Akila Wijerathna highlights the food system woes unearthed by the pandemic
The COVID-19 outbreak has revealed contradictions in the modern food system – and presented an opportunity to recognise the critical socioeconomic roles played by food supply chains.
Workers engaged in the system are in a precarious position, and lack adequate pay and healthcare benefits but are asked to take risks to ensure food is available for people to consume.
Food systems comprise all the processes associated with production and utilisation – i.e. growing, harvesting, packing, processing, transporting, marketing, consuming and disposing of food remains.
These activities need inputs, and result in products and services, income and access to food, as well as environmental impacts. A food system operates in and is influenced by social, political, cultural, technological, economic and natural environments.
As new research indicates, power and control over food globally have become so highly concentrated that large profit oriented multinationals are influential in shaping critical decisions regarding how food is produced, traded and marketed.
Some consider such businesses to be necessary on the grounds that the increase in production and distribution is a prerequisite for global food security.
Meanwhile, it is undeniable that the global food system developed over the past half century is unsustainable.
The increasing incidence of monoculture farming with swaths of single crops grown over enormous areas is heavily dependent on synthetic fertilisers, pesticides and antibiotics. These in turn lead to a loss of biodiversity, environmental pollution and increasing fossil fuel dependency.
Several impending disasters are converging on the food supply, any of which could be catastrophic.
The climate breakdown threatens to cause what scientists refer to as ‘multiple breadbasket failures.’ The UN forecasts that feeding the world will require a 20 percent expansion in agriculture’s global water use by 2050. A global soil crisis threatens the basis of our subsistence as great tracts of arable land lose fertility through erosion, compaction and contamination.
Meanwhile, crucial phosphate supplies are dwindling rapidly. The collapse of insect populations hints at a global ecological meltdown threatening catastrophic pollination failures.
It is hard to see how farming can feed us all until 2050, let alone the end of the century and beyond.
Additionally, the food sector is facing unprecedented challenges in production, demand and regulations stemming from consumer trends. An increasing focus on sustainability, health and freshness in recent years has placed pressure on the sector to innovate.
Besides this, as the organic food trend reached its peak and began commoditising, another trend appeared to take its place – viz. plant based, meatless, animal free products and so on.
Fixing the broken agriculture system can inject renewed energy and momentum into our quest for a more inclusive and sustainable economy. Addressing the core issues at the heart of the food challenge offers an opportunity to tackle many of the broader risks we face.

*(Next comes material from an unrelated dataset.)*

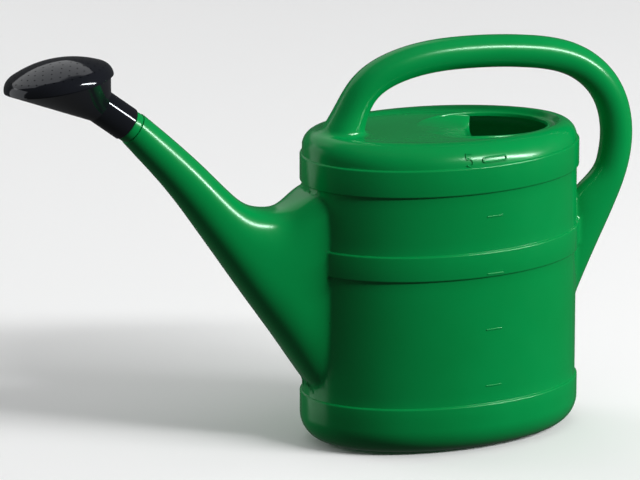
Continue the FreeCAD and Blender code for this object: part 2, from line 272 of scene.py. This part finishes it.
def ring(out, z):
    """Ring round the tank, out from its plain side by out, at height z."""
    return np.column_stack(((TANK_A + out) * COS, (TANK_B + out) * SIN, np.broadcast_to(z, AROUND)))


def crest_at(x):
    """Height of the crest, which slopes towards the handle."""
    return CREST_Z - x * math.tan(CREST_TILT)


def deck_at(x):
    """Height of the deck, which slopes a little more."""
    return DECK_Z - (x - MOUTH_X) * math.tan(DECK_TILT)


def corner(out, z, turn_out, turn_z, rises, steps=4):
    """Quarter turn that starts at (out, z) going up when rises, and otherwise going outwards."""
    points = []
    for i in range(steps + 1):
        t = math.pi / 2 * i / steps
        along, across = math.sin(t), 1 - math.cos(t)
        if rises:
            points.append((out + turn_out * across, z + turn_z * along))
        else:
            points.append((out + turn_out * along, z + turn_z * across))
    return points


def upright(low, high, out, step=9.0):
    """Points between low and high on a straight stretch, about a step apart, without its ends."""
    count = max(1, round((high - low) / step))
    return [(out, low + (high - low) * i / count) for i in range(1, count)]


def band_foot(low):
    """Lower edge of a band: a small fillet out of the wall, then the band's own rounding."""
    fillet = corner(0, low - COVE, COVE, COVE, True)
    return fillet + corner(BAND_PROUD - BAND_EDGE_R, low, BAND_EDGE_R, BAND_EDGE_R, False)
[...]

Collectively, we have the tools, resources and new knowledge, to summon the political will and courage to act. Therefore, transforming how we use
natural resources in agriculture plays a major role in addressing three critical planetary boundaries.
In recent years, agro-tech innovators have developed exciting ways to harness technology to enhance the world’s food supply.
Such innovations are protecting crops and maximising output, enabling structural changes that could achieve important sustainability goals of lowering greenhouse gasses, reducing water use, ending deforestation and potentially even sequestering carbon back into the soil.
The opportunity to utilise technology to improve food is massive; and this extends to increasing usage and decreasing waste as being vital to minimising the environmental impacts of a growing human population.
Currently, many smallholders lack the means and support to gain from growing food demand. Initiating and sustaining a process of inclusive transformation requires supporting their market access by investing in basic infrastructure, creating market incentives and promoting inclusive agribusiness models.
But it is as important to invest in intermediate supply chains where millions of SMEs already operate in food processing, storage, logistics and distribution.
Furthermore, women make a significant contribution throughout food systems but are often not formally recognised and face constraints that prevent engagement on equitable terms. Increasing their decision-making power, and control over resources and assets, could help empower them to contribute to food systems in ways that benefit both men and women.
Most of all, government policies and regulations play an important role in shaping food and agricultural activities. However, food sharing initiatives often struggle to gain visibility among policy makers.